Chromes rise to domination is not bad in itself. It was the natural outcome of a healthy and competitive browser market. IE, Firefox, and Chrome-each with a differently coded browser ‘engine’ to power it-were locked in a constant battle that led to improvements on all fronts as they jostled for prime position, leading to better browsers for all of us. Better yet, because each browser was unique under the hood, the squabbling trio ensured that the infrastructure of the internet remained open and versatile. No one behemoth held the power to shape the standards of the web in its own interest.

Fast forward to 2018, and the story could not be more different. Not only does Google’s Chrome dominate, but Chrome’s engine, Blink, has a reach that extends even further. A variation of software called WebKit (which Apple uses to run its Safari browser), Google’s Blink engine is open source, meaning that anyone who’s interested in designing a browser can essentially just build a shell and drop Blink, now the web’s most widely used engine, right in.

It’s especially appealing because browsers are no picnic to construct. As Drew DeBruyne, Director of Program Management for Microsoft Edge told me in 2015:

“Browsers aren’t trivial to build. There are very few organizations in the world, whether they’re companies or open source organizations, that can mount that sort of effort.”

And so most companies just use Blink. It would be ridiculous not to! Users can not only snag Blink more or less unchanged, but also the browsers that employ it can leverage benefits like Chrome’s huge library of extensions. That’s why Vivaldi uses it, as does the “Silk” browser on Amazon’s tablets, and even Microsoft’s Edge browser for Android. So too, the rumors say, will Microsoft’s next browser that will take Edge’s place, code-named Anaheim.

This is bad for a few reasons. Chrome will be free to continue resting on its laurels (and devouring your laptop’s battery) as it tightens its stranglehold on the internet. Websites will be increasingly incentivized to design with Blink in mind, further consolidating Chrome’s power by giving potential competitors a steeper hill to climb.

Then there’s the matter of Google itself. With control of the web’s most widely used browser, the world’s most widely used search engine, and a huge slice of the web’s market in ads, Google enjoys a whole host of increasingly perverse incentives. It’s a dynamic we’ve already seen in play when Google’s crusade against “annoying ads” just happened to create demand for the kind of ads it sells while simultaneously ignoring that the tracking ads it traffics in are icky in their own right. It’s a dynamic we’re all but guaranteed to see in play again.

So what to do?

While Microsoft Edge was a laudable effort to unseat Chrome-or at least challenge it-it couldn’t accomplish anything by simply existing. Despite benchmarks that show Edge’s Edge HTML engine is superior to Blink in various ways, its benefits weren’t quite enough to get users to switch. Microsoft’s decision to put the browser out of its misery makes perfect sense.
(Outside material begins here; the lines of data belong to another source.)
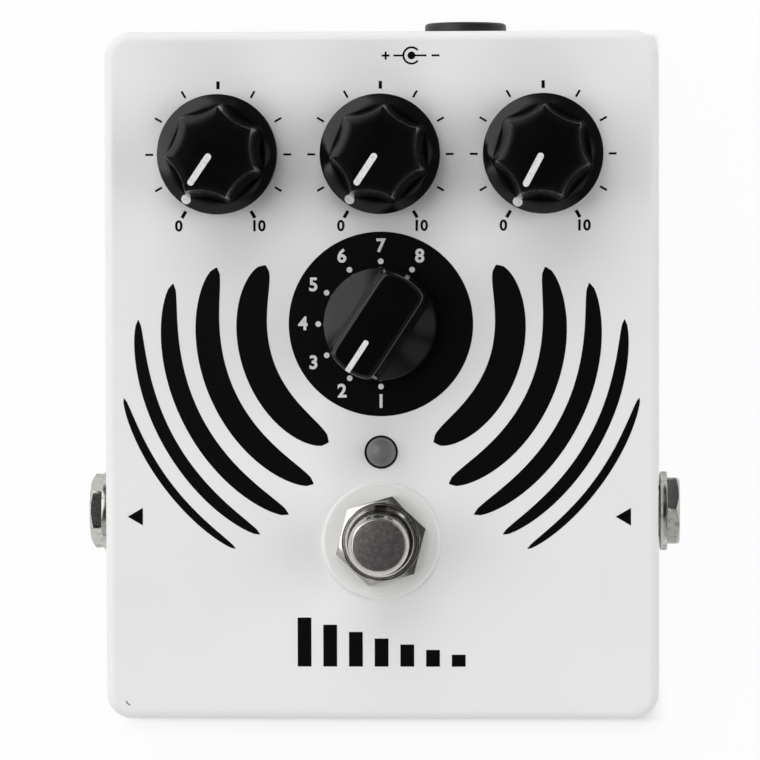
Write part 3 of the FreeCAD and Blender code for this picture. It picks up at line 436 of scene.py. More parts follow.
@dataclass(frozen=True)
class MouldedPlastic(Finish):
    """Injection-moulded plastic with faint flow marks, handling scratches and dust."""

    colour: Colour = (0.0022, 0.0022, 0.0024)
    worn: Colour = (0.007, 0.007, 0.007)
    roughness: float = 0.11
    grain_mm: float = 1.6
    grain_depth: float = 0.0005
    dust: float = 0.3

    def write(self, shader: Shader) -> bpy.types.Material:
        """Writes the plastic.

        Args:
            shader: The new material's empty shader.

        Returns:
            The finished material.
        """
        flow = shader.noise(5.0, 2.0)
        grain = shader.noise(self.grain_mm, 3.0, 0.6)
        stretched = shader.place() * (1.0, 0.06, 0.3)
        scratches = shader.noise(0.16, 1.0, at=stretched).stepped(0.70, 0.76)
        dust = shader.cells(2.3).stepped(0.04, 0.02) * self.dust
        return shader.surface(
            Base_Color=shader.mixed(flow * 0.35 + dust, self.colour, self.worn),
            Roughness=self.roughness + flow * 0.07 + scratches * 0.12 + dust * 0.4,
            Normal=shader.bumped(grain - scratches * 0.1, self.grain_depth),
        )


@dataclass(frozen=True)
class LinePaint(Finish):
    """Opaque paint wiped into a pointer's groove."""

    colour: Colour = (0.78, 0.78, 0.77)
    thin: Colour = (0.52, 0.53, 0.53)

    def write(self, shader: Shader) -> bpy.types.Material:
        """Writes the paint.

        Args:
            shader: The new material's empty shader.

        Returns:
            The finished material.
        """
        pooled = shader.noise(0.45, 3.0)
        return shader.surface(
            Base_Color=shader.mixed(pooled.stepped(0.45, 0.8), self.colour, self.thin),
            Roughness=0.38 + pooled * 0.2,
            Normal=shader.bumped(pooled, 0.01),
        )


@dataclass(frozen=True)
class PlatedMetal(Finish):
    """Plated and tumbled metal with a fine unevenness, pits and a tarnish in patches."""

    colour: Colour = (0.76, 0.74, 0.71)
    tarnish: Colour = (0.50, 0.47, 0.43)
    roughness: float = 0.13
    tumble_mm: float = 0.22
    tumble_depth: float = 0.004
    smudge_mm: float = 2.2

    def write(self, shader: Shader) -> bpy.types.Material:
        """Writes the metal.

        Args:
            shader: The new material's empty shader.

        Returns:
            The finished material.
        """
        tumbled = shader.noise(self.tumble_mm, 3.0, 0.65)
        smudged = shader.noise(self.smudge_mm, 4.0)
        pits = shader.cells(0.55).stepped(0.10, 0.04)
        stained = smudged.stepped(0.45, 0.8) * 0.7 + pits * 0.4
        return shader.surface(
            Base_Color=shader.mixed(stained, self.colour, self.tarnish),
            Metallic=1.0,
            Roughness=self.roughness + smudged * 0.10 + pits * 0.2,
            Normal=shader.bumped(tumbled - pits * 0.6, self.tumble_depth),
        )


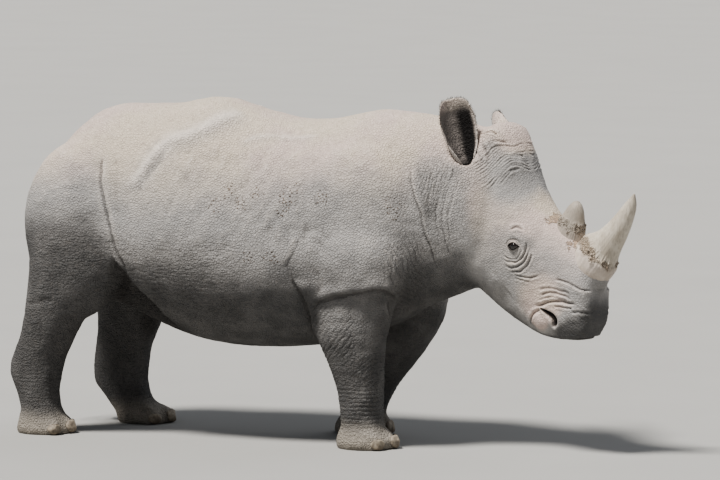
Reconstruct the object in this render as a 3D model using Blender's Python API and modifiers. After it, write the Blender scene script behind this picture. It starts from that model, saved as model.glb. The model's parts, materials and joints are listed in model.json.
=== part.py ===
"""A southern white rhinoceros, life size, standing still with its head low and turned.

Units are metres. +X runs towards the head, +Y to the animal's left and +Z up.
The flesh is modelled whole from lofts and muscle masses, melted into one form, and then
parted with thin cuts into the pieces that a person would name. Eyes, horns and toenails
are pieces of their own, seated in the flesh with the same thin gap.
"""
import math

import bmesh
import bpy
import numpy as np
from mathutils import Matrix, Vector

# ---------------------------------------------------------------- driving dimensions
GAP = 0.0004            # clear space that every cut leaves between two neighbours
SEAT_GAP = 0.0012       # clear space round the roots of the ears and the tail
FORM_VOXEL = 0.015      # grain at which the lofts and masses melt together
BODY_EASE = 26          # rounds of smoothing after the melt, behind the head
HEAD_EASE = 7           # and on the head
BODY_TRIANGLES = 2045   # facets of the body behind the head's neck line
HEAD_TRIANGLES = 1290   # facets of the head, which gets the finer share
EASE_END = 1.08         # place along the body where the body's smoothing has faded out
RING_POINTS = 64        # points round one loft ring

SIDES = {"right": -1.0, "left": 1.0}

# Trunk rings: place along the body, spine height, belly height, half width,
# height of the widest level.
TRUNK_RINGS = [
    (-1.065, 1.130, 0.880, 0.060, 1.000),
    (-1.040, 1.215, 0.810, 0.145, 1.000),
    (-0.975, 1.318, 0.735, 0.245, 1.000),
    (-0.870, 1.428, 0.665, 0.325, 0.990),
    (-0.740, 1.512, 0.612, 0.365, 0.970),
    (-0.580, 1.524, 0.555, 0.392, 0.940),
    (-0.400, 1.526, 0.478, 0.418, 0.900),
    (-0.200, 1.560, 0.425, 0.436, 0.880),
    (0.020, 1.498, 0.413, 0.437, 0.880),
    (0.220, 1.464, 0.422, 0.420, 0.890),
    (0.400, 1.474, 0.450, 0.392, 0.910),
    (0.560, 1.516, 0.500, 0.355, 0.940),
    (0.700, 1.508, 0.560, 0.310, 0.970),
    (0.830, 1.480, 0.640, 0.235, 1.020),
]

# Neck rings: place along the body, sideways drift, top, bottom, half width.
NECK_RINGS = [
    (0.560, 0.000, 1.500, 0.540, 0.330),
    (0.700, 0.000, 1.508, 0.590, 0.310),
    (0.840, -0.010, 1.498, 0.640, 0.280),
    (0.970, -0.026, 1.476, 0.690, 0.245),
    (1.080, -0.050, 1.448, 0.745, 0.200),
    (1.180, -0.080, 1.400, 0.830, 0.130),
]

# The head has its own frame: h runs forward along the mouth, l to the left, u up.
CROWN_AT = (1.222, -0.050, 1.474)       # the top of the crown in the body's frame
CROWN_PLACE = (0.02, 0.48)              # and its h and u in the head's frame
HEAD_YAW = math.radians(-18.0)
HEAD_PITCH = math.radians(28.0)

# Head rings: h, top, bottom, half width, u of the widest level, squareness.
HEAD_RINGS = [
    (-0.150, 0.280, -0.020, 0.120, 0.120, 2.2),
    (-0.070, 0.410, -0.110, 0.152, 0.080, 2.4),
    (0.025, 0.472, -0.170, 0.166, 0.060, 2.7),
    (0.110, 0.440, -0.210, 0.176, 0.050, 2.6),
    (0.190, 0.368, -0.238, 0.184, 0.050, 2.4),
    (0.280, 0.297, -0.262, 0.182, 0.050, 2.2),
    (0.380, 0.248, -0.276, 0.167, 0.040, 2.2),
    (0.480, 0.225, -0.281, 0.145, 0.010, 2.2),
    (0.580, 0.212, -0.275, 0.127, -0.030, 2.3),
    (0.670, 0.178, -0.251, 0.118, -0.060, 2.6),
    (0.740, 0.125, -0.216, 0.111, -0.080, 3.0),
    (0.795, 0.050, -0.184, 0.103, -0.085, 3.4),
    (0.832, -0.020, -0.158, 0.091, -0.088, 3.4),
    (0.850, -0.052, -0.138, 0.068, -0.095, 3.0),
]

# Horn rings in the head's frame: h, u, half length, half width.
HORN_RINGS = {
    "horn_front": [
        (0.690, 0.110, 0.100, 0.086),
        (0.699, 0.170, 0.107, 0.084),
        (0.714, 0.225, 0.096, 0.076),
        (0.731, 0.280, 0.076, 0.064),
        (0.744, 0.345, 0.057, 0.050),
        (0.749, 0.420, 0.043, 0.038),
        (0.747, 0.488, 0.027, 0.024),
        (0.740, 0.540, 0.004, 0.004),
    ],
    "horn_rear": [
        (0.522, 0.165, 0.084, 0.062),
        (0.517, 0.228, 0.074, 0.055),
        (0.508, 0.278, 0.054, 0.045),
        (0.500, 0.318, 0.038, 0.033),
        (0.495, 0.342, 0.022, 0.021),
        (0.493, 0.353, 0.007, 0.007),
    ],
}

EYE_RADIUS = 0.020
EYE_PLACE = (0.372, 0.158, 0.072)       # h, sideways, u of the eyeball's middle

# Ears: root in the head's frame, then the lie of the ear and the way that it opens,
# both in the body's frame.
EAR_LENGTH = 0.310
EAR_THICKNESS = 0.013
EAR_ROWS = 8
EAR_COLUMNS = 9
EAR_SEAT_PART = 0.80     # how much of the ear can lie against the head
EAR_WIDTHS = [0.030, 0.050, 0.070, 0.081, 0.082, 0.070]      # half widths, root to tip
EAR_CURLS = [2.70, 2.10, 1.60, 1.35, 1.20, 1.05]             # half angles of the curl
EARS = {
    "ear_right": ((-0.015, -0.162, 0.240), (-0.17, -0.10, 1.00), (0.55, -0.83, 0.00)),
    "ear_left": ((-0.015, 0.150, 0.285), (-0.42, 0.78, 0.42), (0.80, 0.30, 0.25)),
}

# Tail: middle points (along, up) from inside the rump down to the tip, and radii.
TAIL_RINGS = [
    (-0.985, 1.215, 0.050),
    (-1.060, 1.185, 0.044),
    (-1.108, 1.120, 0.036),
    (-1.122, 1.020, 0.029),
    (-1.122, 0.900, 0.024),
    (-1.120, 0.780, 0.020),
    (-1.118, 0.660, 0.016),
    (-1.117, 0.600, 0.008),
]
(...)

But it would be a waste for Microsoft to simply scuttle all the work that’s been done, even if it can’t bear the cost of continuing it, wouldn’t it? Historically, there is something of a solution to this problem: Open source.

As IBM’s recent multi-billion dollar purchase of open-source company Red Hat illustrated, there’s plenty of value in software that’s given freely. While Microsoft couldn’t make Edge work, maybe someone else could re-purpose its engine. After all, it already exists.

There’s precedent for this (admittedly ballsy) act, which Microsoft should remember well, having been on the receiving end of it. In 1998, as Netscape Navigator was losing the First Browser War to none other than Internet Explorer, its owners took this drastic step and forming a little organization you might have heard of called Mozilla. And while Firefox, with its open-source Gecko engine, is also firmly under Chrome’s heel after its own years at the top, the two together, both open source, might stand a chance at beating back Google’s growing empire in the absence of drastic anti-trust action (for which there is also a precedent).

For its part, Microsoft has engaged with the question of open sourcing Edge, and offered a soft “no,” saying on the Edge developers website that “[We] don’t currently plan to fully open-source Microsoft Edge or Edge HTML.” Might that change? It’s impossible to know, but Microsoft has been trending hard towards embracing open-source software as the bulk of its business increasingly revolves around the hardware in its Azure cloud, instead of software that it sells. Earlier this year, Microsoft bought GitHub, an enormous library of open-source code.

Yes, Microsoft Edge may be dead on arrival, and Google Chrome may be consolidating endless empire. But Microsoft knows from experience that a bold move can strike at the heart of a growing browser monopoly. The only questions is whether Microsoft will resist wielding the very same weapon that felled it so many years ago.